Courtesy of The Times
GARY | An emphasis on becoming the main teaching hospital in Northwest Indiana and building on technology were focuses of Methodist Hospitals' second annual State of the Organization address Friday morning.
Hospital CEO Ian McFadden gave the presentation to about 140 community leaders and hospital employees, telling them 2009 focused on financial stability as the hospital was turning itself around, but 2010 and 2011 are focused on growth.
McFadden said 2010 marked the health system's second consecutive year of profitability, and Methodist was the first hospital in Northwest Indiana to implement EPIC, an electronic medical records system that is part of the system's $30 million investment in technology.
As 2011 progress, McFadden said technology will continue to play a large role in the health system, highlighting a $1 million investment in newly Food and Drug Administration-approved 3-D mammography machines, which have been ordered by the hospital. He said there will be more investments in EPIC, including a way for the system to tie into physician offices.

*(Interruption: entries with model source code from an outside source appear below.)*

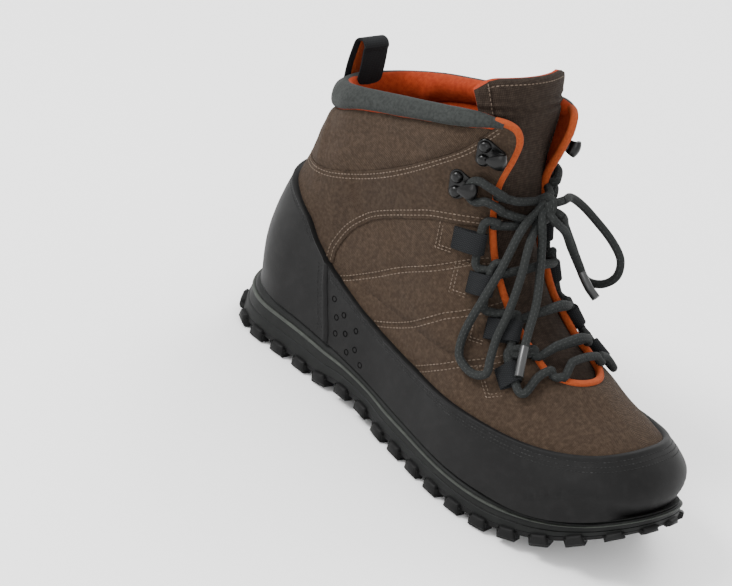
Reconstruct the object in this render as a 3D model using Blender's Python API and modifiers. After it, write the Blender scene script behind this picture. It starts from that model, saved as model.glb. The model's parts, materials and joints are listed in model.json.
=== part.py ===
"""Lace-up wading boot for the right foot: cleated sole with studs, hollow upper on a last, rubber rand.

Metres, +Z up, toe towards +X, outer side towards -Y. The origin lies on the floor under the middle
of the sole's outline. The upper's surface is one function of two parameters: "around", which runs
0 at the front ridge, 1 at the back of the heel and 2 at the front again, outer side first, and
"rise", which runs from 0 at the feather line, where upper and sole meet, to 1 at the top edge.
"""

import math

import bmesh
import bpy
from mathutils import Matrix, Vector

# Driving sizes
SOLE_LENGTH = 0.318
BALL_WIDTH = 0.114
ANKLE_WIDTH = 0.071
HEEL_HEIGHT = 0.031  # feather line above the floor at the heel
FACING_HEIGHT = 0.204  # top of the lace facings above the floor
COLLAR_HEIGHT = 0.165  # top of the collar at the back
TONGUE_HEIGHT = 0.224
UPPER_WALL = 0.0022
FLANGE = 0.004  # how far the sole stands out past the upper
FIT = 0.0003  # clearance between two pieces that touch
OVERLAY_FIT = 0.0012  # the same between two curved faceted pieces
TRIM_FIT = 0.0007  # the same under small trim that lies on the upper
OVERLAY_START = 0.012  # rise at which an overlay starts
THROAT_GAP = 0.038  # opening between the lace facings

LUG_DEPTH = 0.0045
OUTSOLE_PLATE = 0.0035
PLATE_INSET = 0.001  # the edge lugs stand this far out past the plate
TOE_SPRING = 0.034
TREAD_PITCH = 0.019
LUG_REACH = 0.012
LUG_SINK = 0.0015
PAD_RADIUS = 0.0065
DISH_RADIUS = 0.0095
DISH_LIFT = 0.0025  # face of a stud dish above the lugs' tips
STUD_RADIUS = 0.0045
STUD_PIN_RADIUS = 0.0017
STUD_HEAD = 0.0008
STUD_TIP_LIFT = 0.0006
RIB_STAND = 0.0008  # how far the side rib stands out of the midsole
INSOLE_THICKNESS = 0.004
INSOLE_FIT = 0.0020  # the same, where the upper's wall and the footbed's edge are both faceted
INSOLE_TOP_RISE = 0.035

RAND_THICKNESS = 0.0018
COUNTER_THICKNESS = 0.0026
COLLAR_PADDING = 0.0045
TONGUE_THICKNESS = 0.0055
TONGUE_HALF_WIDTH = 0.036
TONGUE_CROWN = 0.40  # how far its edges lie back, as a share of its half width
TONGUE_LEAN = 0.006
TONGUE_FIT = 0.0010
WEBBING_THICKNESS = 0.0012
WEBBING_WIDTH = 0.012
HOOK_PLATE = 0.0012
RIVET_RADIUS = 0.0036
LACE_DIAMETER = 0.0048
PULL_LOOP_WIDTH = 0.019
PULL_LOOP_RISE = 0.024

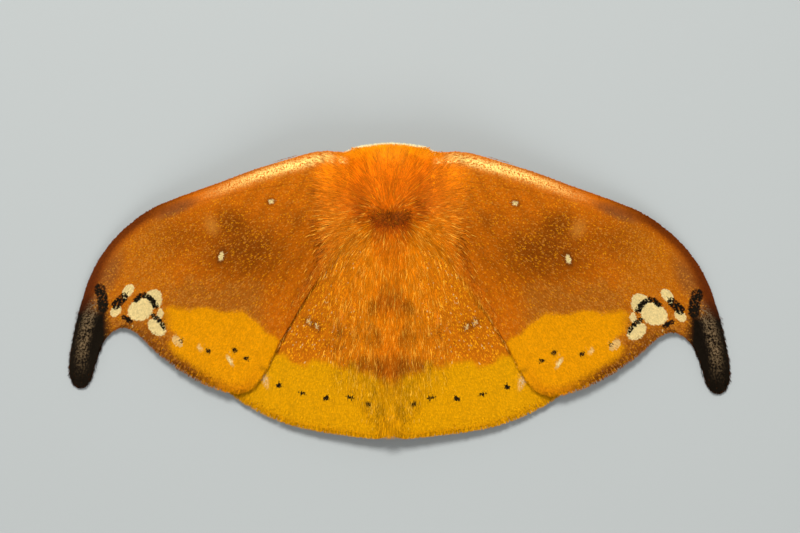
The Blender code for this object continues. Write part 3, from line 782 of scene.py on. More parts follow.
hindwing = Wing(HIND_RIM, HIND_BENDS, HIND_ROOT, HIND_VEINS, HIND_DROP, hindwing_tint)
for side in SIDES:
    piece = membrane("hindwing_membrane_" + side, hindwing, side, rings=34)
    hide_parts("hindwing_" + side)
    for piece in (
        piece,
        upper_scales("hindwing_scales_" + side, hindwing, side, seed=201, first=0, last=16),
        under_scales("hindwing_under_" + side, hindwing, side, seed=211),
        fringe("hindwing_fringe_" + side, hindwing, side, 221, first=4, last=15, length=0.9, step=0.005),
    ):
        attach(piece, "root")

# The body's skin: thorax, abdomen, head, palps and legs are one jointed shell of horn under the hair.
# Here it is rounded solids fused into one, tinted like the hair so that no gap shows.
THORAX_AT = (0.0, 5.75, 3.05)
THORAX_RADII = (1.4, 1.95, 1.15)
HEAD_AT = (0.0, 7.85, 2.05)
HEAD_RADII = (0.86, 0.72, 0.78)
# Abdomen from the waist back: y, half width, half height, height of the centre
ABDOMEN = (
    (4.4, 0.8, 0.75, 2.4), (4.0, 1.0, 0.88, 2.32), (3.2, 1.13, 0.98, 2.28), (1.0, 1.13, 1.02, 2.28),
    (-1.5, 0.96, 0.92, 2.2), (-4.0, 0.7, 0.68, 2.13), (-6.2, 0.44, 0.4, 1.98), (-7.6, 0.26, 0.2, 1.74),
    (-8.3, 0.08, 0.07, 1.58),
)
RINGS_PER_SECTION = 4
ABDOMEN_SIDES = 28
PALP = ((0.3, 7.95, 1.42), (0.36, 8.3, 1.18), (0.39, 8.58, 1.2), (0.4, 8.8, 1.4))
PALP_RADII = (0.17, 0.18, 0.13, 0.05)
# Legs: hip on the thorax's underside, knee, ankle, heel, the joints of the foot, claw
LEGS = {
    "fore": (
        (0.85, 6.5, 2.2), (2.1, 7.2, 1.5), (2.4, 7.6, 0.4), (2.65, 7.75, 0.2), (3.0, 7.88, 0.16),
        (3.42, 8.02, 0.12),
    ),
    "mid": (
        (0.95, 5.5, 2.1), (2.7, 5.5, 1.7), (3.3, 5.35, 0.45), (3.6, 5.25, 0.2), (4.1, 5.08, 0.16),
        (4.72, 4.86, 0.12),
    ),
    "hind": (
        (0.8, 4.75, 2.1), (2.4, 2.9, 1.15), (2.95, 1.9, 0.4), (3.1, 1.6, 0.2), (3.3, 1.0, 0.16),
        (3.52, 0.2, 0.12),
    ),
}
LEG_RADII = (0.24, 0.19, 0.16, 0.13, 0.11, 0.07)
LEG_SIDES = 10
SKIN_VOXEL = 0.07
SKIN_SMOOTHING = 4
# The skin is made darker than the hair: painted shade in the gaps between the tufts
SKIN_SHADE = 0.9


def limb(shape, centres, radii, sides):
    """Adds a closed limb to the shape: a capped ring, extruded from each centre to the next."""
    ring = bmesh.ops.create_circle(shape, cap_ends=True, segments=sides, radius=1.0)["verts"]
    end = ring[0].link_faces[0]
    angle = shape.verts.layers.float.get("angle") or shape.verts.layers.float.new("angle")
    for k, vert in enumerate(end.verts):
        vert[angle] = math.tau * k / sides
    for i, centre in enumerate(centres):
        if i:
            grown = bmesh.ops.extrude_face_region(shape, geom=[end])["geom"]
            end = next(item for item in grown if isinstance(item, bmesh.types.BMFace))
        ahead = Vector(centres[min(i + 1, len(centres) - 1)])
        behind = Vector(centres[max(i - 1, 0)])
        turn = (ahead - behind).to_track_quat("Z", "Y")
        half = radii[i] if isinstance(radii[i], tuple) else (radii[i], radii[i])
        for vert in end.verts:
            corner = Vector((math.cos(vert[angle]) * half[0], math.sin(vert[angle]) * half[1], 0))
            vert.co = Vector(centre) + turn @ corner


def rounded(shape, at, radii):
    """Adds an egg shape with the given centre and half sizes."""
    verts = bmesh.ops.create_icosphere(shape, subdivisions=4, radius=1.0)["verts"]
    bmesh.ops.scale(shape, verts=verts, vec=radii)
    bmesh.ops.translate(shape, verts=verts, vec=at)


def to_place(shape):
    """Moves a shape that was modelled in mm from the midline to its place in the frame."""
    bmesh.ops.translate(shape, verts=shape.verts, vec=(MIDLINE_X, 0, 0))
    bmesh.ops.scale(shape, verts=shape.verts, vec=(MM, MM, MM))


# The coat's colour along the body, from the tail's end to the front of the head
BODY_STATIONS = (
    -8.7, -6.4, -5.4, -4.7, -3.2, -1.6, -0.4, 0.9, 2.4, 3.5, 4.2, 4.7, 5.3, 6.4, 7.4, 8.2, 8.9,
)
BODY_COLOURS = np.array((
    rgb(206, 142, 0), rgb(204, 142, 0), rgb(198, 134, 0), rgb(172, 86, 2), rgb(196, 104, 2),
    rgb(200, 110, 2), rgb(176, 88, 2), rgb(202, 110, 2), rgb(202, 106, 2), rgb(192, 94, 2),
    rgb(166, 68, 2), rgb(188, 88, 2), rgb(198, 94, 1), rgb(204, 98, 1), rgb(222, 112, 1),
    rgb(234, 136, 1), rgb(238, 152, 2),
))
FLANK_GOLD = rgb(206, 116, 2)
BELLY_BUFF = rgb(224, 172, 92)


def body_tint(x, y, z, draw):
    """The body's colour, by how far back and out a place is, and paler underneath."""
    tint = np.stack([np.interp(y, BODY_STATIONS, BODY_COLOURS[:, k]) for k in range(3)], -1)
    flank = ease(0.7, 1.3, np.abs(x)) * ease(4.8, 3.8, y) * ease(-7.5, -5.0, y)
    dusk = 0.7 * spot(x, y, (0.0, 4.4), 0.8, 0.2, 0, 0.9) + 0.5 * spot(x, y, (0.0, -0.3), 0.4, 0.5, 0, 0.9)
    for at in ((0.93, -2.37), (0.8, -4.1)):
        dusk = dusk + 0.5 * spot(np.abs(x), y, at, 0.3, 0.45, 0, 0.9)
    return paint(
        tint,
        (FLANK_GOLD, 0.8 * flank),
        (DEEP_BROWN, 0.65 * dusk * (0.4 + 1.2 * draw)),
        # golden flecks in the hair, partly golden hairs and partly painted glints
        (GOLD_FLECK_AND_GLINT, 0.5 * (draw > 0.93) * ease(0, 1, y + 4)),
        (BELLY_BUFF, 0.8 * ease(1.9, 1.1, z)),
    )


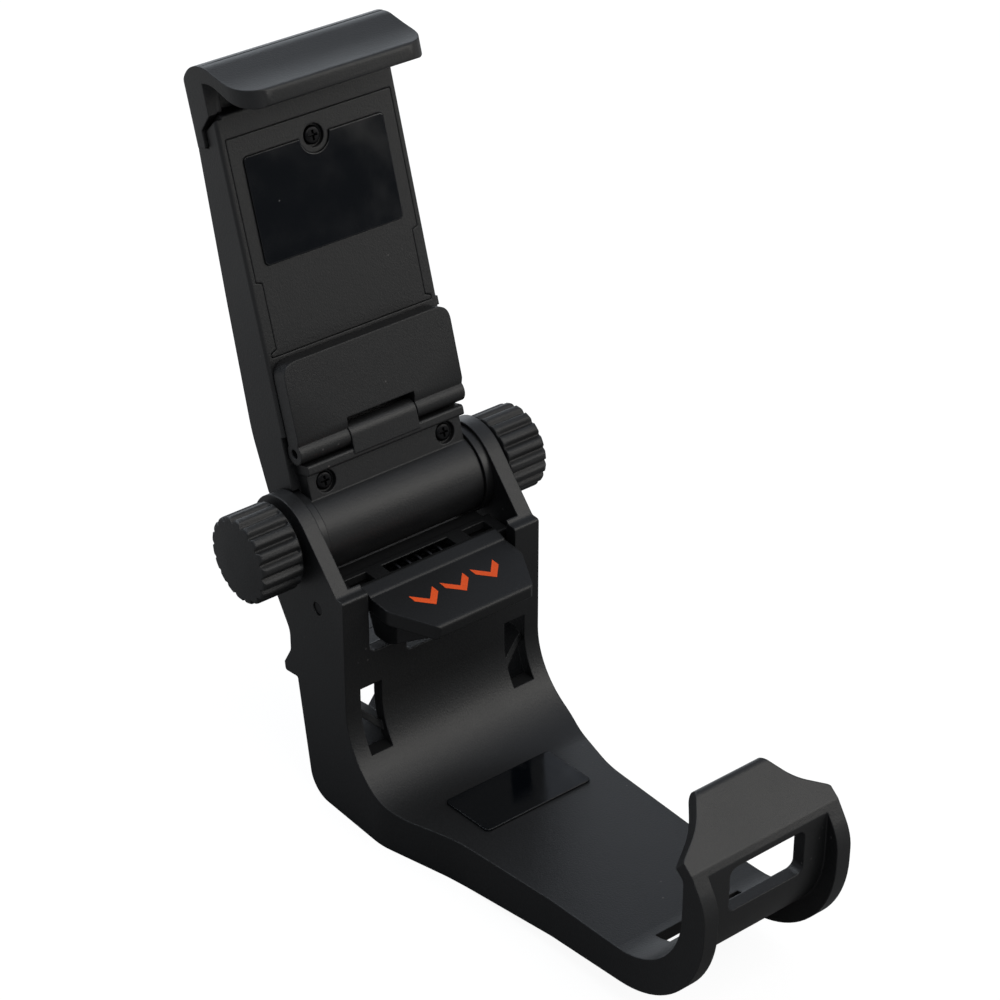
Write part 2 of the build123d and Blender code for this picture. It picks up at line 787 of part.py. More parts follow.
def top_jaw():
    """Sliding jaw: cap, two side legs and a forked tongue inside the housing."""
    inner = -step_w - run
    lip_back = jaw_chin_w - 1.8
    body = across(profile([
        (step_v + shaft, -jaw_back, 0.5),
        (jaw_top, -jaw_back, jaw_shoulder_bend),
        (jaw_top - 1.2, jaw_brow_w, jaw_brow_bend),
        (jaw_ridge_v, jaw_ridge_w, 1.5),
        (jaw_chin_v, jaw_chin_w, 0.8),
        (jaw_chin_v + 0.7, lip_back + 0.2, 0.4),
        (jaw_ceiling - 1.3, lip_back, 1.5),
        (jaw_ceiling, 3.0, 1.0),
        (jaw_ceiling, inner, 0.6),
        (step_v + shaft, inner, 0.3),
    ]), jaw_half)
    side = profile([
        (step_v + shaft, -jaw_back + 0.1, 0.4),
        (jaw_ceiling + 1, -jaw_back + 0.1, 3.0),
        (jaw_ceiling + 1, 1.6, 0),
        (head_top + run, 1.6, 0.3),
        (head_top + run - jaw_leg_chamfer, leg_front, 0.3),
        (step_v + shaft, leg_front, 0.3),
    ])
    leg_side = extrude(Plane.YZ.offset(jaw_half - jaw_leg) * side, amount=jaw_leg)
    thick = profile([
        (head_top + run, -step_w, 0), (jaw_ceiling + 1, -step_w, 0),
        (jaw_ceiling + 1, 1.6, 0), (head_top + run, 1.6, 0.3)])
    leg_side += extrude(Plane.YZ.offset(jaw_half - 2.6) * thick, amount=2)
    body += both_sides(leg_side)
    body &= jaw_plan()
    front = face - cover_thickness - 0.25
    back = front - tongue
    prong = block(prong_inner, prong_outer, prong_bottom, jaw_ceiling + 1, back, front)
    prong += block(prong_inner, jaw_spring_x + 2.2, shoulder_bottom, shoulder_bottom + 3,
                   back - 1.35, front)
    prong += block(0, prong_outer, prong_bottom, prong_bottom + 2.5, back, front)
    return HEAD * (body + both_sides(prong))


def jaw_plan():
    """Room that the jaw's rounded front corners leave: upright down to the ridge, then leaning back."""
    far = -3 * back_low

    def section(front):
        return profile([
            (-jaw_half, far, 0), (jaw_half, far, 0),
            (jaw_half, front, jaw_corner), (-jaw_half, front, jaw_corner)])

    lean = Vector(0, jaw_chin_v - jaw_ridge_v, jaw_chin_w - jaw_ridge_w)
    sheet = Plane(origin=(0, jaw_ridge_v, 0), x_dir=(1, 0, 0), z_dir=(0, -1, 0))
    room = upright(section(jaw_ridge_w), jaw_ridge_v, jaw_top + 1)
    room += extrude(sheet * section(jaw_ridge_w), amount=lean.length, dir=lean.normalized())
    room += upright(section(jaw_chin_w), step_v - 1, jaw_chin_v)
    back = profile([
        (-jaw_half, -jaw_back, 1.6), (jaw_half, -jaw_back, 1.6),
        (jaw_half, 2 * jaw_ridge_w, 0), (-jaw_half, 2 * jaw_ridge_w, 0)])
    return room & upright(back, step_v - 2, jaw_top + 2)


def jaw_spring(side):
    """Pull spring from the floor of the housing to the jaw's tongue."""
    end = 1.6
    length = shoulder_bottom - cavity_bottom - 2 * end
    wound = Rot(-90, 0, 0) * coil(jaw_coil, jaw_wire, length, 6)
    wound = Pos(0, cavity_bottom + end, 0) * wound
    wound += block(jaw_coil - jaw_wire, jaw_coil + jaw_wire, cavity_bottom,
                   cavity_bottom + end + jaw_wire / 2, -jaw_wire / 2, jaw_wire)
    wound += block(jaw_coil - jaw_wire, jaw_coil + jaw_wire, shoulder_bottom - end - jaw_wire / 2,
                   shoulder_bottom, -jaw_wire, jaw_wire / 2)
    return HEAD * (Pos(side * jaw_spring_x, 0, jaw_spring_w) * wound)


def clamp_flap():
    """Fold-out shelf for the phone's lower edge."""
    front = knuckle_w + knuckle_radius
    plate = Plane.XY.offset(flap_back) * profile([
        (-flap_half, flap_bottom - flap_root, 0), (flap_half, flap_bottom - flap_root, 0),
        (flap_half, flap_top, flap_corner), (-flap_half, flap_top, flap_corner)])
    body = extrude(plate, amount=front - flap_back)
    body = fillet(body.edges().group_by(Axis.Z)[-1].filter_by(
        lambda e: e.center().Y > flap_bottom), 0.5)
    body += rod(knuckle_radius, -flap_half, flap_half, knuckle_v, knuckle_w)
    body -= block(-knuckle_half - hinge_gap, knuckle_half + hinge_gap,
                  0, flap_bottom + flap_notch, 0, 2 * front)
    body -= rod(flap_pin_radius + 0.06, -flap_half - 1, flap_half + 1, knuckle_v, knuckle_w)
    return HEAD * body


def flap_pin():
    half = flap_half - flap_pin_recess
    return HEAD * rod(flap_pin_radius, -half, half, knuckle_v, knuckle_w)


def save(part, node):
    """Write one node, moved so that the origin is on the arm pad."""
    y, z = seat_point()
    export_step(Pos(0, -y, -z) * part, "parts/" + node + ".step")


save(base_bracket(), "base_bracket")
save(arm_pad(), "arm_pad")
save(latch_lever(), "latch_lever")
save(latch_pin(), "latch_pin")
save(latch_spring(), "latch_spring")
save(barrel_bracket(), "barrel_bracket")
save(washer(-1), "left_washer")
save(washer(1), "right_washer")
save(pivot_bolt(), "pivot_bolt")
save(left_knob(), "left_knob")
save(right_knob(), "right_knob")
save(knob_nut(), "knob_nut")
save(rear_housing(), "rear_housing")
save(front_cover(), "front_cover")
save(grip_pad(), "grip_pad")
save(cover_screw(), "cover_screw")
save(top_jaw(), "top_jaw")
save(jaw_spring(-1), "jaw_spring_left")
save(jaw_spring(1), "jaw_spring_right")
save(clamp_flap(), "clamp_flap")
save(flap_pin(), "flap_pin")
save(flange_screws(), "flange_screws")
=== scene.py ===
"""Looks of a clip that holds a phone above a game controller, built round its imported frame.

Lengths are in metres. X runs along the tilt axis, the hook end points to -Y and +Z is up.
"""

import json
from math import acos, cos, pi, radians, sin

import bmesh
import bpy
from bpy.props import FloatProperty, FloatVectorProperty, IntProperty, PointerProperty
from mathutils import Matrix, Vector


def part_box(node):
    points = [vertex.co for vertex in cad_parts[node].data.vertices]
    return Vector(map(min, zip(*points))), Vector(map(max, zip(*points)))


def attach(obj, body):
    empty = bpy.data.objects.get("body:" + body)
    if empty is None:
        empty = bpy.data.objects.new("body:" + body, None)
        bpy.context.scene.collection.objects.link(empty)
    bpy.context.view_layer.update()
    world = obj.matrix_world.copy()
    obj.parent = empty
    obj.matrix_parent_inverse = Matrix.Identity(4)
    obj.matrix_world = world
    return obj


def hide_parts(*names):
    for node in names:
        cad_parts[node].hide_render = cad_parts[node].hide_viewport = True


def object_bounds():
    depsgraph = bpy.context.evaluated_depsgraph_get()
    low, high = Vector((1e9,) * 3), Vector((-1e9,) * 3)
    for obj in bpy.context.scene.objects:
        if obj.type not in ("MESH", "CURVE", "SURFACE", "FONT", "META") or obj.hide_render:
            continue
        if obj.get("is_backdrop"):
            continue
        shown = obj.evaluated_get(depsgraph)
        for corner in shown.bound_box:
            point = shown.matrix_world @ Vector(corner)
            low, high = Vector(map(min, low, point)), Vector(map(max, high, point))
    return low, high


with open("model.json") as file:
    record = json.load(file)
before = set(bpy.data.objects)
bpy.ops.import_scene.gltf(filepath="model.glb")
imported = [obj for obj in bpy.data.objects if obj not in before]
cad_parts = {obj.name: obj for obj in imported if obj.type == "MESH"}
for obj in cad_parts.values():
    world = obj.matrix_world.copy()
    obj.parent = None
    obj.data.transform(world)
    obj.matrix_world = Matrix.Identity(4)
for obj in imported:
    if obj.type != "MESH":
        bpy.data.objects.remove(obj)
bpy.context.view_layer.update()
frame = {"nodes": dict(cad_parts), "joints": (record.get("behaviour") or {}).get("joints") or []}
NODES = frame["nodes"]
MM = 0.001

bl_info = {
    "name": "Controller phone clip",
    "version": (1, 0, 0),
    "blender": (4, 5, 0),
    "location": "View3D > Sidebar > Phone clip",
    "description": "Finishes, small parts and stage of a clip that holds a phone above a controller",
    "category": "Object",
}


# Places that come from the frame

def joint_named(name):
    """The frame's own record of one joint."""
    return next(joint for joint in frame["joints"] if joint["name"] == name)


# The three directions on the phone clamp, and the planes that outlines are drawn in
ACROSS = Vector((1, 0, 0))
UP_THE_HEAD = Vector(joint_named("jaw_slide")["axis"]).normalized()
OUT_OF_HEAD = UP_THE_HEAD.cross(ACROSS).normalized()
if OUT_OF_HEAD.y > 0:
    OUT_OF_HEAD.negate()
SIDE_VIEW = (UP_THE_HEAD, OUT_OF_HEAD, ACROSS)
TOP_VIEW = (ACROSS, OUT_OF_HEAD, UP_THE_HEAD)
FRONT_VIEW = (ACROSS, UP_THE_HEAD, OUT_OF_HEAD)
TILT_AXIS = Vector(joint_named("head_tilt")["pos_m"])


# Sizes and colours that a user would change

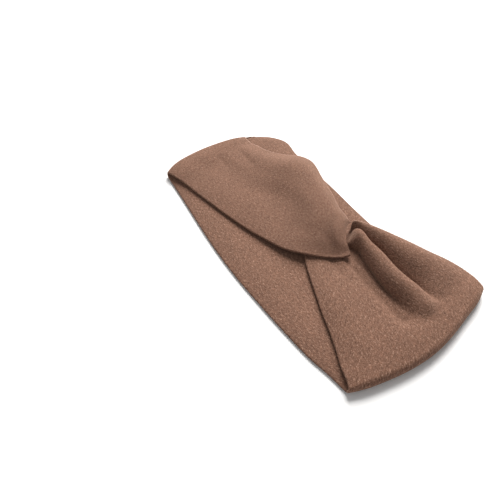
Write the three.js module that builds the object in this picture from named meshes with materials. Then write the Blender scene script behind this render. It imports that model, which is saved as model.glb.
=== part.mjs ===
// Twist-knot spa headband in brushed knit, lying flat with its knot up.
// One flattened tube of two knit layers runs round as a ring: along the floor as the back, up
// round an end fold at each side, and in to the knot as the left and right front panels.
// Millimetres, +Z up, +X along the folded band from its left end to its right end.
import * as THREE from "three";
import { mergeVertices } from "three/addons/utils/BufferGeometryUtils.js";

// ---- driving dimensions
const TUBE = 3.0; // thickness of the flattened tube, both layers
const LAYER = 0.9; // one knit layer
const SEAM = 0.6; // folded allowance of a side seam, inside the tube
const FLOOR = 0; // the plane that the band lies on
const SEAM_SHARE = 0.06; // share of the tube's width that a side seam takes
const JOIN_GAP = 1.2; // between the back and a front panel, at the top of an end fold
const KNOT_SEAM_LENGTH = 2.4; // bar of stitching at the end of the right panel, under the left one
const KNOT_SEAM_HEIGHT = 2.6;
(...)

"We definitely want to enhance our partnership with (Indiana University)," McFadden said.
He said a family practice residency is scheduled to begin, adding to an existing residency with Northwestern University for the emergency department. He said he'd like to expand and add residency programs every other year after.
McFadden said the health system also will focus on expansion, with an $8 million renovation of the emergency room at the Southlake Campus in Merrillville, which will take 12 to 16 months to complete, and expansions of the intensive care units.
He also said since the Northlake Campus in Gary sees more trauma patients than any other hospital in the region, he'd like to see a trauma designation this year.
"This is a different year for all hospitals as health care reform really begins to take effect," McFadden said.
He said the health system will work on expanding its Physician Network in 2011.
"We understand we have to work with others, physicians and providers, to have a much better product," he said.